Saturday, 15 November 2008

Jesus Came To Save (Kids' Talk)


[I'm using some model dinosaurs my brother and I made when we were kids.]

The point of the sermon is to make the connection between how I have looked after the models all these years because I made them, and how God intends to keep everything that God has made as well. Not lose any of it. That's the point of Jesus.

Points to emphasise: I made the models, a lot of time and effort, painted them etc., and I have carefully kept them in this box all these years. As I have moved from house to house, carefully they have been moved as well.

Parallel: God made everything, carefully, loves everything, and does not intend to lose any of it. In fact, God wants to bring it all home, back to God. That is why God sent Jesus.

4 comments:

Stephen James Bloor said...

I am a bit confused by what you mean "God wants to bring it all home" where is that home that you refer to?

I guess what I'm getting at and wondering is, can God lose the creation or a bit of Creation in the first place? And if so where does it go?

Surely, Creation is always found in God and so can not be brought back to God. It can however, not be in a right relationship with God.

I know this is a kid's talk so maybe I'm getting confused by the simplicity but I'm just wondering some of this theology.

Warren Huffa said...

I'm not thinking of an acutal place, but place as a metaphor. God is somehow else not just somewhere else. But, as you say, 'in God' is a good way of thinking of it. Jesus came to take everything that is to a new and more intimate level of relationship with God. So the metaphor of 'home' is useful here. And can God lose some of creation? Godforsakenness must be taken seriously, although in the light of the godforsaken Christ even this lostness changes shape more than a little.

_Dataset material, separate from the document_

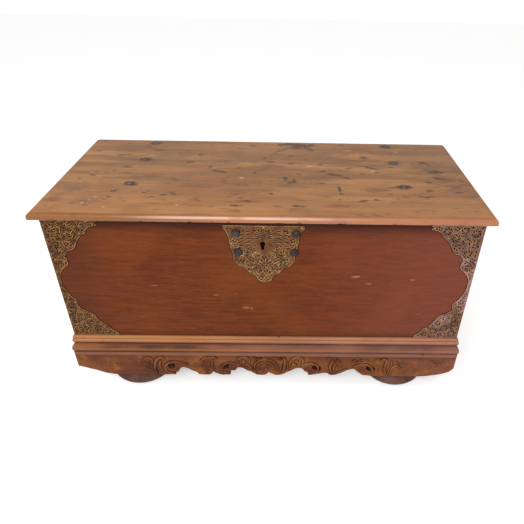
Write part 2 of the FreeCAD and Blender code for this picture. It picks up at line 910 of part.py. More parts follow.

Stephen James Bloor said...

The reason why I am reluctant to use the metaphor of 'home' is that we are already 'home'. One of the great Revelations for me in the past year was actually removing the Gnostic tendencies in my own faith and realising that Heaven is not home but that Earth is Home. The problem is not that the Earth is not where we are meant to be but that we've made it a dump and it is in desperate need of a fix up job! Which is why the best interior and exterior decorator became human! So at one level I agree in the metaphor of 'home in God' but that this home is actually where we already are not somewhere else. The issue of Godforsakenness is that we rejected the designer and creator of our home. Which is reminding me of the Sydney Opera house which only recently brought the architect back to finish the Job! An amazing place but it was complete it was finished. Just my thoughts!

Warren Huffa said...

I think we are at home on earth. But we are still yet to be home in the metaphorical sense being used. The whole of creation is yet to find its final and complete end, and home is a good metaphor for this. It is not meaning a different place, but a new and deeper relationship with God. Included in the divine life itself.